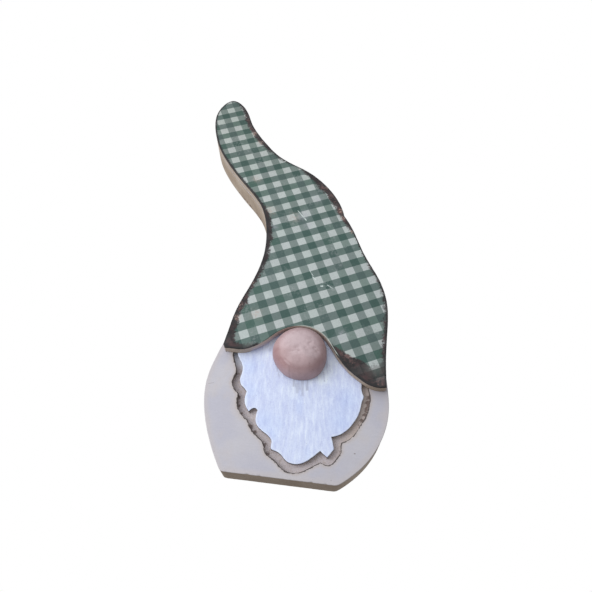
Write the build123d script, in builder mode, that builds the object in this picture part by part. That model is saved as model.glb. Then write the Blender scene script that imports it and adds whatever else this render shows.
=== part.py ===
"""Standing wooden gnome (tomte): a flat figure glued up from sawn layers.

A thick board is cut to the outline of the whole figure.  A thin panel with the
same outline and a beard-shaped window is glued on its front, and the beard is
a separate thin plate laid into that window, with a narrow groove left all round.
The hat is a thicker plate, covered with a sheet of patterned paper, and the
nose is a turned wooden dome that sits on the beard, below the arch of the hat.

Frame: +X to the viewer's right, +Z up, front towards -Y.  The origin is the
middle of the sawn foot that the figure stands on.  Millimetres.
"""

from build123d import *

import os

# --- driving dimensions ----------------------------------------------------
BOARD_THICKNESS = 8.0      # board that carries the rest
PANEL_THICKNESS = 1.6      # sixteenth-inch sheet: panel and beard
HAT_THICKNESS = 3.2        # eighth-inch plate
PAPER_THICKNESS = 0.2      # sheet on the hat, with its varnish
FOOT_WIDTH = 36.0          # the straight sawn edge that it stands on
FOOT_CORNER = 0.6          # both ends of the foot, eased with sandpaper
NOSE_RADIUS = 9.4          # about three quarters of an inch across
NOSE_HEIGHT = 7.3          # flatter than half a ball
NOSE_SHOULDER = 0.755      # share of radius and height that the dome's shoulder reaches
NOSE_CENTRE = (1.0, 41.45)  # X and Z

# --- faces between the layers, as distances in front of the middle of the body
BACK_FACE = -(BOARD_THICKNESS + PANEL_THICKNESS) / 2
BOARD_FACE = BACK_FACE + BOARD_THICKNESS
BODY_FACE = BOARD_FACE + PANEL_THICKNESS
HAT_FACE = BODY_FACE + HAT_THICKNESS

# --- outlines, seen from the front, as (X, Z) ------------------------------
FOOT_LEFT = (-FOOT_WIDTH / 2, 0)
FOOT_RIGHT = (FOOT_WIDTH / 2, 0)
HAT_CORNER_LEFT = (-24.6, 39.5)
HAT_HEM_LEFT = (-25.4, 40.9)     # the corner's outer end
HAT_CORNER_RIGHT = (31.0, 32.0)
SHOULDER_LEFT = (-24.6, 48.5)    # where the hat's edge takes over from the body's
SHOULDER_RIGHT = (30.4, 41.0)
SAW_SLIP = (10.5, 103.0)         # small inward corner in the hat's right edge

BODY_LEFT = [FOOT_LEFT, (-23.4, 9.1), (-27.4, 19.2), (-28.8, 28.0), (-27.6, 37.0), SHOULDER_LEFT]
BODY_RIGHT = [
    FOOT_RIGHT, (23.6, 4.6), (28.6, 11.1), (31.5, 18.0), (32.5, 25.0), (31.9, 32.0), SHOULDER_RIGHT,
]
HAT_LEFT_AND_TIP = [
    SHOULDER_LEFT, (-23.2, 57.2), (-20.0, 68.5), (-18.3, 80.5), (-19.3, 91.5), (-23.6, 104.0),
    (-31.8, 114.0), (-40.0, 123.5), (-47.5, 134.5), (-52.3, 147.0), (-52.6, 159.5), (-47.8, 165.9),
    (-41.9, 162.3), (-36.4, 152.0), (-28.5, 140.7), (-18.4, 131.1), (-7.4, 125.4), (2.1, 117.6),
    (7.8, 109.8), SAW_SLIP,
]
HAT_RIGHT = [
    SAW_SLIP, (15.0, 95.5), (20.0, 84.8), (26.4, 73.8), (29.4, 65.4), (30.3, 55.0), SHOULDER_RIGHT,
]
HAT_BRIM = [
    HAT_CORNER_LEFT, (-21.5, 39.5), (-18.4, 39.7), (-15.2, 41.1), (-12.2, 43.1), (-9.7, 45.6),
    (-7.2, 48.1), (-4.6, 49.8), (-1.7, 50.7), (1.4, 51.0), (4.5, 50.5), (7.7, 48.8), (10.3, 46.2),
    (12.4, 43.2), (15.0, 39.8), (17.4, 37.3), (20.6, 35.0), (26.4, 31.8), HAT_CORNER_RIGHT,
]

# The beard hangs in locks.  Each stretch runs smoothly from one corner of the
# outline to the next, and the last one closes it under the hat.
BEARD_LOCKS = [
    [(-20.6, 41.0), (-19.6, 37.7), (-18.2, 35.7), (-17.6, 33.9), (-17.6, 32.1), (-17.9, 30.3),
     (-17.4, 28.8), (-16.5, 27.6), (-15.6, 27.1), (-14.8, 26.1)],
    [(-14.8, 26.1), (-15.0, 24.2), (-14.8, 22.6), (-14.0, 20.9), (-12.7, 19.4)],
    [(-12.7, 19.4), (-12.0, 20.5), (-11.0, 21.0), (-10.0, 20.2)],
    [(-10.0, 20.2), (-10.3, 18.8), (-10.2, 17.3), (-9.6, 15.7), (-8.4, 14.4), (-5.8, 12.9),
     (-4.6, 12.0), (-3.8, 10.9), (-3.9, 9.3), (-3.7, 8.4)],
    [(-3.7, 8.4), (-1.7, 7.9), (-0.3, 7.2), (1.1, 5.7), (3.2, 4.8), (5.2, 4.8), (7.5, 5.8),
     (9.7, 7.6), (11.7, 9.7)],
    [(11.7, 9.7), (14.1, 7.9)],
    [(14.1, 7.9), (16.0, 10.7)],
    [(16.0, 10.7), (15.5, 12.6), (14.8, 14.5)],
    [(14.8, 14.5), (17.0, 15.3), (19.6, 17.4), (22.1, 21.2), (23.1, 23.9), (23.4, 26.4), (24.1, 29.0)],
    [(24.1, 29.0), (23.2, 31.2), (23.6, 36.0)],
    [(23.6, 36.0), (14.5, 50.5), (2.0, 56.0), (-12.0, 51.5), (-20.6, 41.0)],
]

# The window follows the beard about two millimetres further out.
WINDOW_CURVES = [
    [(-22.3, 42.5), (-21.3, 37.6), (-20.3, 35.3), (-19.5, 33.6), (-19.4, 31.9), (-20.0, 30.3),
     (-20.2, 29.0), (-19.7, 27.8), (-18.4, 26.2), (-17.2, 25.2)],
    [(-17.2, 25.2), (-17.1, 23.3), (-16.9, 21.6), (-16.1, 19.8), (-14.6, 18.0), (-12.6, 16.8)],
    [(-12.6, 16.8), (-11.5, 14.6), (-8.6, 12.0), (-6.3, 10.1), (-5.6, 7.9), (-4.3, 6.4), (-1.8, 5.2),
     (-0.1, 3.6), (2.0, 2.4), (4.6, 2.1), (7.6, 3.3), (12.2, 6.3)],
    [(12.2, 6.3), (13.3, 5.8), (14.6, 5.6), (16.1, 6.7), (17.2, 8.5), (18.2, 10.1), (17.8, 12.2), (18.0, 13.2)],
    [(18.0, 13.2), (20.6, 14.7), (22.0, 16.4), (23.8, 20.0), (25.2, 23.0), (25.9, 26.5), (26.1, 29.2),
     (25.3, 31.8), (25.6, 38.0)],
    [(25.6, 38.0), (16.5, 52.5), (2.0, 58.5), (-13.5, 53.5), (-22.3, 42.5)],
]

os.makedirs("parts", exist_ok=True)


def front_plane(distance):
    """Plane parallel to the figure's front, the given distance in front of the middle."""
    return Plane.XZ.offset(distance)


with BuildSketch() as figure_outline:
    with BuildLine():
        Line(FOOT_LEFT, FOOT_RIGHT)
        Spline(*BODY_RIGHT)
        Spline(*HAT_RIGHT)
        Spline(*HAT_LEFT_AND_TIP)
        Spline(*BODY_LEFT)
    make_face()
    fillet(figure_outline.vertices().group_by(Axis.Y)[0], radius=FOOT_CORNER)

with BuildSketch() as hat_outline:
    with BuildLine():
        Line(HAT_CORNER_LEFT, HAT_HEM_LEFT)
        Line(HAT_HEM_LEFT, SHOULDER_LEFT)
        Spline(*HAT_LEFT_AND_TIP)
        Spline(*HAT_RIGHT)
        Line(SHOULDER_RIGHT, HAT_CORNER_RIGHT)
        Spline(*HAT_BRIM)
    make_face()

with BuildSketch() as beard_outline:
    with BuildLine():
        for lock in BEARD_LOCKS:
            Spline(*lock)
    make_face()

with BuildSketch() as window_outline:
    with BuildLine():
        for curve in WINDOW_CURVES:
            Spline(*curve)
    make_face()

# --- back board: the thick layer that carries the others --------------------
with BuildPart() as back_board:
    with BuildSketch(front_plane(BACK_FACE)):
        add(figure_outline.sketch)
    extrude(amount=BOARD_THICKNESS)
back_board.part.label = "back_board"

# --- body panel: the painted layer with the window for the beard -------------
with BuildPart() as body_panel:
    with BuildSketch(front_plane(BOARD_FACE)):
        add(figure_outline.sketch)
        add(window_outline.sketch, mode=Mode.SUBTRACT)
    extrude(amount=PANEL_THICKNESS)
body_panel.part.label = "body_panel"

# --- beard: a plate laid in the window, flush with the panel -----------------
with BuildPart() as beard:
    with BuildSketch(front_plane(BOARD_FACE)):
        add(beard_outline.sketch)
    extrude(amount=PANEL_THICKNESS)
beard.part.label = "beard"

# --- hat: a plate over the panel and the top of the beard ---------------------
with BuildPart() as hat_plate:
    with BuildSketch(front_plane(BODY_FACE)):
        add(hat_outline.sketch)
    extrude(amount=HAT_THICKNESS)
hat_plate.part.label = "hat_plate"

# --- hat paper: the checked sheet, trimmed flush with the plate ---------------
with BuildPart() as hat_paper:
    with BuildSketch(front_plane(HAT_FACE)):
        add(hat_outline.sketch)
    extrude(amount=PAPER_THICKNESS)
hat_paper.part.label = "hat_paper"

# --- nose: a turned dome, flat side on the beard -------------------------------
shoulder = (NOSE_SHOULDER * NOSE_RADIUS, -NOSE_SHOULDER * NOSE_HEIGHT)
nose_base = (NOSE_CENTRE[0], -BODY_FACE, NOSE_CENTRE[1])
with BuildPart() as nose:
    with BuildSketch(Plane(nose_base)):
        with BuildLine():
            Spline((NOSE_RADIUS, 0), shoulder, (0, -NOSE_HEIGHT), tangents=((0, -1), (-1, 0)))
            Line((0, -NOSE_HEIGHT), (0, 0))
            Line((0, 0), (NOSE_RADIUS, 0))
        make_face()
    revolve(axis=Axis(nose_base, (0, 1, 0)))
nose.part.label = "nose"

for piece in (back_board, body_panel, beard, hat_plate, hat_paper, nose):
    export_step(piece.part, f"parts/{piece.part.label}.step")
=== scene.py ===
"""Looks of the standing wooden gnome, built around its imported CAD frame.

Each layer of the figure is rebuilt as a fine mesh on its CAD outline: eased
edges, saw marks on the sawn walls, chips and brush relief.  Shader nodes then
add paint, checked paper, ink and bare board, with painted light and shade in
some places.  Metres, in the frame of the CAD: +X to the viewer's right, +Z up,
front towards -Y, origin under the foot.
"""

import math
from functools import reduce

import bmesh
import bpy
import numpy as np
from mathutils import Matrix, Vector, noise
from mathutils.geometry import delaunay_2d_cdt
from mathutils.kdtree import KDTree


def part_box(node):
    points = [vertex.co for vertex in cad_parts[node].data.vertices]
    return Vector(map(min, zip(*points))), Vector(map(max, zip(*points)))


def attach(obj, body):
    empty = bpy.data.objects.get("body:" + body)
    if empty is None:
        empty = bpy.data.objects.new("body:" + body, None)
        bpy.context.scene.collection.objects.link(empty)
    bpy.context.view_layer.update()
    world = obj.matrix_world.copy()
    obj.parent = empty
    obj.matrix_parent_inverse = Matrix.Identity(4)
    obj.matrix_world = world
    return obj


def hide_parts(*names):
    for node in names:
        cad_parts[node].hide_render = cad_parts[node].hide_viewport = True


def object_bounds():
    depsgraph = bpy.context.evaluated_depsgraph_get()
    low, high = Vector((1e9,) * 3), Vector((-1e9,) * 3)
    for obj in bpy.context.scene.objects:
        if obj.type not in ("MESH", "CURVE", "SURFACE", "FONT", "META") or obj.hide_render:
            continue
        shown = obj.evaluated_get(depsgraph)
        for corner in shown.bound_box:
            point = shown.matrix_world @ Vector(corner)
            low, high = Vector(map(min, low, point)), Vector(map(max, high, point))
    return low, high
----
Would you quote everything above from the line containing "for piece in" down to the line containing "obj.parent = empty"? Include both of those lines and nothing else.

* Solution to this task *
for piece in (back_board, body_panel, beard, hat_plate, hat_paper, nose):
    export_step(piece.part, f"parts/{piece.part.label}.step")
=== scene.py ===
"""Looks of the standing wooden gnome, built around its imported CAD frame.

Each layer of the figure is rebuilt as a fine mesh on its CAD outline: eased
edges, saw marks on the sawn walls, chips and brush relief.  Shader nodes then
add paint, checked paper, ink and bare board, with painted light and shade in
some places.  Metres, in the frame of the CAD: +X to the viewer's right, +Z up,
front towards -Y, origin under the foot.
"""

import math
from functools import reduce

import bmesh
import bpy
import numpy as np
from mathutils import Matrix, Vector, noise
from mathutils.geometry import delaunay_2d_cdt
from mathutils.kdtree import KDTree


def part_box(node):
    points = [vertex.co for vertex in cad_parts[node].data.vertices]
    return Vector(map(min, zip(*points))), Vector(map(max, zip(*points)))


def attach(obj, body):
    empty = bpy.data.objects.get("body:" + body)
    if empty is None:
        empty = bpy.data.objects.new("body:" + body, None)
        bpy.context.scene.collection.objects.link(empty)
    bpy.context.view_layer.update()
    world = obj.matrix_world.copy()
    obj.parent = empty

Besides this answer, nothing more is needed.